- Problem requirements:
Your task is to return, exactly, the run of lines starting at the line holding "turns = spiral_path()" and ending at the line holding "point = shown.matrix_world", both ends included and no other lines.

(Part of a data file)
=======

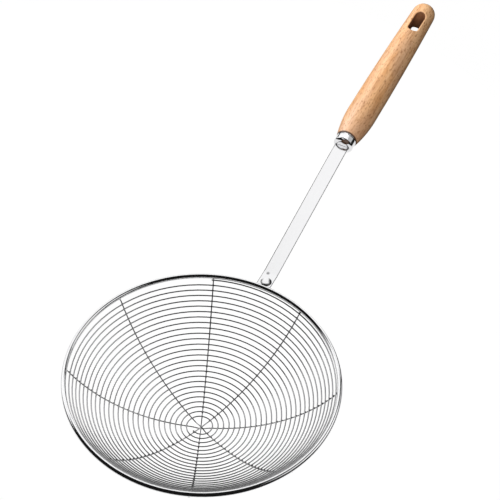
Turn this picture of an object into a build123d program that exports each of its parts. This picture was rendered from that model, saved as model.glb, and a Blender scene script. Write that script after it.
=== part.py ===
from build123d import *
import os
from math import asin, cos, radians, sin, sqrt

# Spider skimmer: a round wire basket on a long handle, for lifting food out of hot oil or water.
# Millimetres. The origin is the centre of the basket's mouth, in the plane of the rim wire.
# +Z points up out of the basket and the handle runs away along +Y.

# Rim: one thick round wire, bent to a ring.
rim_radius = 100.0
rim_wire = 3.8

# Ribs: four round wires, each running under the rim, down through the bottom of the bowl and up
# to the rim again. Their angles are in plan, from +X, and the handle sits midway between two.
bowl_depth = 58.0
rib_wire = 1.1
rib_bend_radius = 1.5
rib_tip_inside_edge = 1.3
rib_angles = [155.0, 68.5, 21.0, 111.5]
# Where the four cross, they lie on each other: one step above the bowl, level with it, one below
# and two below.
rib_levels = [1, 0, -1, -2]
# How far from the centre each rib starts to bend up or down to its place in the stack.
rib_joggle_reaches = [6.5, 0, 8.0, 12.0]
weld_gap = 0.1

# Spiral: one thin wire, laid on the ribs from the bottom of the bowl out to just below the rim.
# The half turns run from the second rib's lower end, and the last eighth of a turn ends on the fourth rib.
spiral_wire = 1.1
spiral_sides = 6
spiral_half_turns = 47
spiral_last_angle = 43.0
spiral_start_reach = 6.9
spiral_below_rim = 2.4
spiral_end_length = 1.0

# Handle bar: a flat strip whose foot lies level under the rim, then rises to the grip.
bar_width = 11.6
bar_thickness = 2.0
bar_edge_radius = 0.6
foot_lap = 1.0
foot_length = 16.8
foot_bend_radius = 9.0
bar_rise = 9.4
bar_length = 127.0
grip_rise = 2.3
grip_bend_radius = 60.0
bar_to_ferrule = 8.0
tang_width = 8.0
tang_length = 48.0
tang_fit = 0.15

# Ferrule: a pressed cap that the bar comes out of and the grip's neck sits in.
ferrule_length = 8.3
ferrule_front_radius = 6.6
ferrule_radius = 8.2
ferrule_rear_radius = 8.4
ferrule_shoulder = 3.4
ferrule_wall = 0.8
ferrule_fit = 0.1

# Grip: turned from one length of beech, widest near the ferrule, with a rounded end.
grip_length = 173.8
grip_front_radius = 8.7
grip_front_round = 0.7
grip_belly_radius = 12.3
grip_belly_place = 31.5
grip_tail_radius = 10.0
grip_dome_length = 9.8
joint_gap = 0.1

# Hanging slot: right through the grip, leaning a little from upright towards +X at the top.
slot_length = 25.0
slot_width = 8.4
slot_from_tip = 29.0
slot_lean = 8.5
slot_edge_round = 0.8

# Every cutter runs past what it cuts by this much.
overrun = 1.0

# The ribs' centreline lies on a sphere through the rim circle and the bottom of the bowl.
rib_sphere = (rim_radius**2 + bowl_depth**2) / (2 * bowl_depth)
sphere_height = rib_sphere - bowl_depth
# The spiral lies on the ribs, on the inside of the bowl.
spiral_sphere = rib_sphere - (rib_wire + spiral_wire) / 2 - weld_gap
crossing_step = rib_wire + weld_gap
rib_seat = -(rim_wire + rib_wire) / 2 - weld_gap


def rim_ring():
    return Torus(rim_radius, rim_wire / 2)


def biarc_joint(start, start_direction, end, end_direction):
    # The point where two arcs meet that share a tangent and leave both ends in the given directions.
    span = end - start
    both = start_direction + end_direction
    turn = 2 * (1 - start_direction.dot(end_direction))
    along = span.dot(both)
    reach = (sqrt(along**2 + turn * span.dot(span)) - along) / turn
    return (start + end + (start_direction - end_direction) * reach) / 2


def rib_half(level, joggle_reach):
    # Points and arcs of one half of a rib, in the XZ plane, from the bottom of the bowl to the tip.
    bend_reach = sqrt((rib_sphere + rib_bend_radius) ** 2 - (sphere_height - rib_seat + rib_bend_radius) ** 2)
    bend_centre = Vector(bend_reach, 0, rib_seat - rib_bend_radius)
    sphere_centre = Vector(0, 0, sphere_height)
    outward = (bend_centre - sphere_centre).normalized()
    bend_start = sphere_centre + outward * rib_sphere
    bend_top = Vector(bend_reach, 0, rib_seat)
    tip = Vector(rim_radius + rim_wire / 2 - rib_tip_inside_edge, 0, rib_seat)
    wall_direction = Vector(-outward.Z, 0, outward.X)
    bottom = Vector(0, 0, level * crossing_step - bowl_depth)
    edges = []
    if level == 0:
        edges.append(TangentArc(bottom, bend_start, tangent=(1, 0, 0)))
    else:
        slope = asin(joggle_reach / rib_sphere)
        joggle_end = Vector(joggle_reach, 0, sphere_height - rib_sphere * cos(slope))
        joggle_direction = Vector(cos(slope), 0, sin(slope))
        joint = biarc_joint(bottom, Vector(1, 0, 0), joggle_end, joggle_direction)
        first = TangentArc(bottom, joint, tangent=(1, 0, 0))
        edges.append(first)
        edges.append(TangentArc(joint, joggle_end, tangent=first % 1))
        edges.append(TangentArc(joggle_end, bend_start, tangent=joggle_direction))
    edges.append(TangentArc(bend_start, bend_top, tangent=wall_direction))
    edges.append(Line(bend_top, tip))
    return edges


def rib(angle, level, joggle_reach):
    half = rib_half(level, joggle_reach)
    other_half = [edge.mirror(Plane.YZ) for edge in half]
    path = Wire(half + other_half)
    tip = Vector(rim_radius + rim_wire / 2 - rib_tip_inside_edge, 0, rib_seat)
    section = Plane(tip, x_dir=(0, 1, 0), z_dir=(-1, 0, 0)) * Circle(rib_wire / 2)
    return Rot(0, 0, angle) * sweep(section, path=path)


def spiral_point(reach, angle):
    # A point of the bowl's inside at a distance along the bowl from its bottom, at an angle in plan.
    tilt = reach / spiral_sphere
    level = Vector(cos(radians(angle)), sin(radians(angle)), 0) * (spiral_sphere * sin(tilt))
    return level + Vector(0, 0, sphere_height - spiral_sphere * cos(tilt))


def spiral_path():
    # Half turns, each an arc about the middle of the chord between its ends. All the ends lie on one
    # line in plan, so that neighbouring arcs leave it square and run on smoothly.
    rim_reach = spiral_sphere * asin(rim_radius / rib_sphere)
    last_reach = rim_reach - spiral_below_rim
    pitch = (last_reach - spiral_start_reach) / (spiral_half_turns / 2 + spiral_last_angle / 360)
    first_angle = rib_angles[1] + 180
    edges = []
    ends = [
        spiral_point(spiral_start_reach + pitch * n / 2, first_angle + 180 * n)
        for n in range(spiral_half_turns + 2)
    ]
    for n in range(spiral_half_turns + 1):
        start = ends[n]
        end = ends[n + 1]
        middle = (start + end) / 2
        radius = (end - start).length / 2
        square = Vector(0, 0, 1).cross(start - middle).normalized()
        across = (start - middle).normalized()
        if n < spiral_half_turns:
            edges.append(ThreePointArc(start, middle + square * radius, end))
        else:
            turn = radians(spiral_last_angle)
            stop = middle + (across * cos(turn) + square * sin(turn)) * radius
            halfway = middle + (across * cos(turn / 2) + square * sin(turn / 2)) * radius
            edges.append(ThreePointArc(start, halfway, stop))
    lead_in = edges[0] @ 0 - (edges[0] % 0) * spiral_end_length
    lead_out = edges[-1] @ 1 + (edges[-1] % 1) * spiral_end_length
    edges.insert(0, Line(lead_in, edges[0] @ 0))
    edges.append(Line(edges[-1] @ 1, lead_out))
    return edges


def spiral():
    edges = spiral_path()
    path = Wire(edges)
    section = Plane(edges[0] @ 0, z_dir=edges[0] % 0) * RegularPolygon(spiral_wire / 2, spiral_sides)
    return sweep(section, path=path)


def grip_place():
    # The centre of the ferrule's front face, with +Y along the grip.
    foot_height = -(rim_wire + bar_thickness) / 2 - weld_gap
    rise = radians(bar_rise)
    tilt = radians(grip_rise)
    y = rim_radius + foot_length + bar_length * cos(rise) + bar_to_ferrule * cos(tilt)
    z = foot_height + bar_length * sin(rise) + bar_to_ferrule * sin(tilt)
    return Location((0, y, z), (grip_rise, 0, 0))


def handle_bar():
    foot_height = -(rim_wire + bar_thickness) / 2 - weld_gap
    rise = radians(bar_rise)
    foot_end = Vector(0, rim_radius - foot_lap, foot_height)
    bend = Vector(0, rim_radius + foot_length, foot_height)
    upper = bend + Vector(0, cos(rise), sin(rise)) * bar_length
    place = grip_place()
    end_depth = ferrule_wall + ferrule_fit
    end = (place * Location((0, end_depth, 0))).position
    path = FilletPolyline(foot_end, bend, upper, end, radius=[foot_bend_radius, grip_bend_radius])
    start = Plane(foot_end, x_dir=(1, 0, 0), z_dir=(0, 1, 0))
    section = start * RectangleRounded(bar_width, bar_thickness, bar_edge_radius)
    strip = sweep(section, path=path)
    tang = Pos(0, end_depth - overrun, 0) * Box(
        tang_width, tang_length + overrun, bar_thickness, align=(Align.CENTER, Align.MIN, Align.CENTER)
    )
    return strip + place * tang


def ferrule():
    # Half the cap's wall, radius against length, turned about the grip's axis.
    with BuildSketch() as wall:
        with BuildLine():
            outer_front = (ferrule_front_radius, 0)
            outer_shoulder = (ferrule_radius, ferrule_shoulder)
            outer_rear = (ferrule_rear_radius, ferrule_length)
            inner_rear = (ferrule_rear_radius - ferrule_wall, ferrule_length)
            inner_shoulder = (ferrule_radius - ferrule_wall, ferrule_shoulder)
            inner_front = (ferrule_front_radius - ferrule_wall, ferrule_wall)
            Line((0, 0), outer_front)
            TangentArc(outer_front, outer_shoulder, tangent=(1, 0))
            Line(outer_shoulder, outer_rear)
            Line(outer_rear, inner_rear)
            Line(inner_rear, inner_shoulder)
            Line(inner_shoulder, inner_front)
            Line(inner_front, (0, ferrule_wall))
            Line((0, ferrule_wall), (0, 0))
        make_face()
    cap = revolve(wall.sketch, axis=Axis.Y)
    mouth = Box(bar_width + 2 * tang_fit, 2 * (ferrule_wall + overrun), bar_thickness + 2 * tang_fit)
    return grip_place() * (cap - mouth)


def grip_profile():
    # The grip's half outline, radius against length, from the neck in the ferrule to the rounded end.
    neck_start = ferrule_wall + ferrule_fit
    neck_front = ferrule_front_radius - ferrule_wall - ferrule_fit
    neck_shoulder = ferrule_radius - ferrule_wall - ferrule_fit
    neck_rear = ferrule_rear_radius - ferrule_wall - ferrule_fit
    front = ferrule_length + joint_gap
    belly = front + grip_belly_place
    tip = front + grip_length
    tail = tip - grip_dome_length
    tail_slope = 2 * (grip_belly_radius - grip_tail_radius) / (tail - belly)
    front_slope = 2 * (grip_belly_radius - grip_front_radius) / grip_belly_place
    with BuildSketch() as outline:
        with BuildLine():
            Line((0, neck_start), (neck_front, neck_start))
            Line((neck_front, neck_start), (neck_shoulder, ferrule_shoulder))
            Line((neck_shoulder, ferrule_shoulder), (neck_rear, front))
            Line((neck_rear, front), (grip_front_radius - grip_front_round, front))
            TangentArc(
                (grip_front_radius - grip_front_round, front),
                (grip_front_radius, front + grip_front_round),
                tangent=(1, 0),
            )
            TangentArc(
                (grip_belly_radius, belly),
                (grip_front_radius, front + grip_front_round),
                tangent=(0, -1),
            )
            TangentArc((grip_belly_radius, belly), (grip_tail_radius, tail), tangent=(0, 1))
            Spline((grip_tail_radius, tail), (0, tip), tangents=[(-tail_slope, 1), (-1, 0)])
            Line((0, tip), (0, neck_start))
        make_face()
    return outline.sketch


def wooden_grip():
    body = revolve(grip_profile(), axis=Axis.Y)
    pocket = Pos(0, ferrule_wall, 0) * Box(
        tang_width + 2 * tang_fit,
        tang_length + tang_fit,
        bar_thickness + 2 * tang_fit,
        align=(Align.CENTER, Align.MIN, Align.CENTER),
    )
    slot_place = ferrule_length + joint_gap + grip_length - slot_from_tip
    # The slot is drawn under the grip, its long way along the axis, and cut up through it.
    lying = Rot(0, 0, 90) * SlotOverall(slot_length, slot_width)
    drawn = Pos(0, slot_place, -grip_belly_radius - overrun) * lying
    cutter = Rot(0, slot_lean, 0) * extrude(drawn, 2 * (grip_belly_radius + overrun))
    grip = body - pocket - cutter
    mouths = [
        edge
        for edge in grip.edges()
        if abs(edge.center().Y - slot_place) < slot_length
        and edge.center().X ** 2 + edge.center().Z ** 2 > slot_width**2
    ]
    return grip_place() * fillet(mouths, slot_edge_round)


def least_gap(edges):
    # The least gap between neighbouring turns of the spiral, from points all along it.
    points_per_edge = 12
    points = [edge @ (n / points_per_edge) for edge in edges[1:-1] for n in range(points_per_edge)]
    skip = points_per_edge
    return min(
        (points[i] - points[j]).length
        for i in range(len(points))
        for j in range(i + skip, min(i + 3 * skip, len(points)))
    )


parts = {
    "rim_ring": rim_ring(),
    "spiral_wire": spiral(),
    "handle_bar": handle_bar(),
    "ferrule": ferrule(),
    "wooden_grip": wooden_grip(),
}
for number, (angle, level, joggle_reach) in enumerate(zip(rib_angles, rib_levels, rib_joggle_reaches), 1):
    parts[f"rib_wire_{number}"] = rib(angle, level, joggle_reach)

os.makedirs("parts", exist_ok=True)
for name, solid in parts.items():
    solid.label = name
    export_step(solid, f"parts/{name}.step")
    print(name, "volume", round(solid.volume, 2), "solids", len(solid.solids()))

turns = spiral_path()
print("least gap between turns of the spiral", round(least_gap(turns) - spiral_wire, 2))
spiral_length = sum(edge.length for edge in turns)
print("spiral length", round(spiral_length))
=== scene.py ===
import random
from math import asin, cos, pi, radians, sin, sqrt, tan

import bpy
from mathutils import Matrix, Vector


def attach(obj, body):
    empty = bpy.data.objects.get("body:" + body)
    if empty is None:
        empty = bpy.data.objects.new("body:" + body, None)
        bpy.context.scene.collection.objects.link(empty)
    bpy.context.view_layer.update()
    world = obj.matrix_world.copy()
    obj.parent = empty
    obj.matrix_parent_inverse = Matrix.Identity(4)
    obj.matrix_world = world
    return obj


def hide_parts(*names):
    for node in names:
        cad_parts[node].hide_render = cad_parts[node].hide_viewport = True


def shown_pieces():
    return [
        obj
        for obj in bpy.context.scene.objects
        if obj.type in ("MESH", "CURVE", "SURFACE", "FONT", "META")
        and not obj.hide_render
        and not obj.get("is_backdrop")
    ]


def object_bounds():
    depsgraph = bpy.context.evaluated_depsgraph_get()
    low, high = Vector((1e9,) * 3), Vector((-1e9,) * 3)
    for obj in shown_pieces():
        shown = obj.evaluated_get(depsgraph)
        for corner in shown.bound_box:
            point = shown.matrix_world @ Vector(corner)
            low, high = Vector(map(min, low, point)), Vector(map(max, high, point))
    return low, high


# Spider skimmer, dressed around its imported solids. Metres, +Z up out of the basket, handle along +Y.

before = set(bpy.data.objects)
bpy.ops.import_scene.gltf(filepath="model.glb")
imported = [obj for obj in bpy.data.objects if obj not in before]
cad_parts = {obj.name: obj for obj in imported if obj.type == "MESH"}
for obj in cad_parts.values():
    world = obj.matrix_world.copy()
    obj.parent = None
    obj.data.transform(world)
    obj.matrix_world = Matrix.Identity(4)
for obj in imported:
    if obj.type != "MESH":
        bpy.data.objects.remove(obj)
cad_box = [list(corner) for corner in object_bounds()]

mm = 0.001

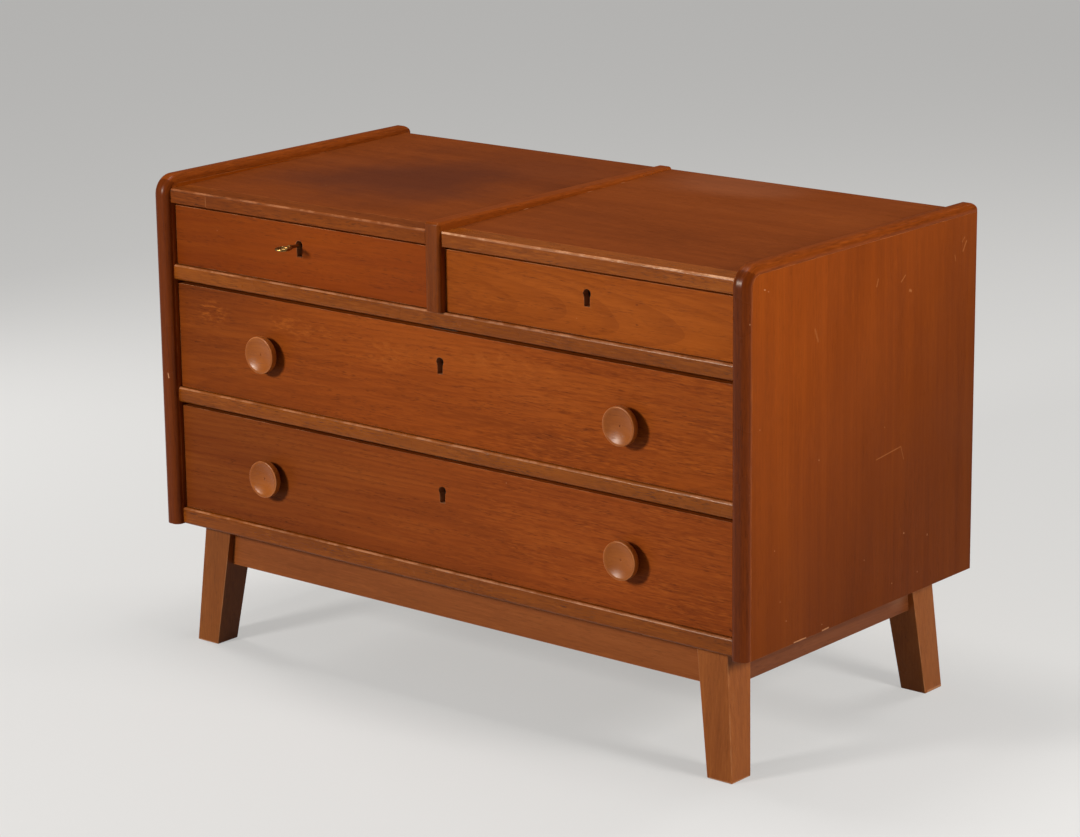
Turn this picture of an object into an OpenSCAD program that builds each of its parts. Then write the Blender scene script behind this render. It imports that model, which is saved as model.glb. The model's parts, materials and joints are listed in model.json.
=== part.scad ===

=======

- Exercise answer:
turns = spiral_path()
print("least gap between turns of the spiral", round(least_gap(turns) - spiral_wire, 2))
spiral_length = sum(edge.length for edge in turns)
print("spiral length", round(spiral_length))
=== scene.py ===
import random
from math import asin, cos, pi, radians, sin, sqrt, tan

import bpy
from mathutils import Matrix, Vector


def attach(obj, body):
    empty = bpy.data.objects.get("body:" + body)
    if empty is None:
        empty = bpy.data.objects.new("body:" + body, None)
        bpy.context.scene.collection.objects.link(empty)
    bpy.context.view_layer.update()
    world = obj.matrix_world.copy()
    obj.parent = empty
    obj.matrix_parent_inverse = Matrix.Identity(4)
    obj.matrix_world = world
    return obj


def hide_parts(*names):
    for node in names:
        cad_parts[node].hide_render = cad_parts[node].hide_viewport = True


def shown_pieces():
    return [
        obj
        for obj in bpy.context.scene.objects
        if obj.type in ("MESH", "CURVE", "SURFACE", "FONT", "META")
        and not obj.hide_render
        and not obj.get("is_backdrop")
    ]


def object_bounds():
    depsgraph = bpy.context.evaluated_depsgraph_get()
    low, high = Vector((1e9,) * 3), Vector((-1e9,) * 3)
    for obj in shown_pieces():
        shown = obj.evaluated_get(depsgraph)
        for corner in shown.bound_box:
            point = shown.matrix_world @ Vector(corner)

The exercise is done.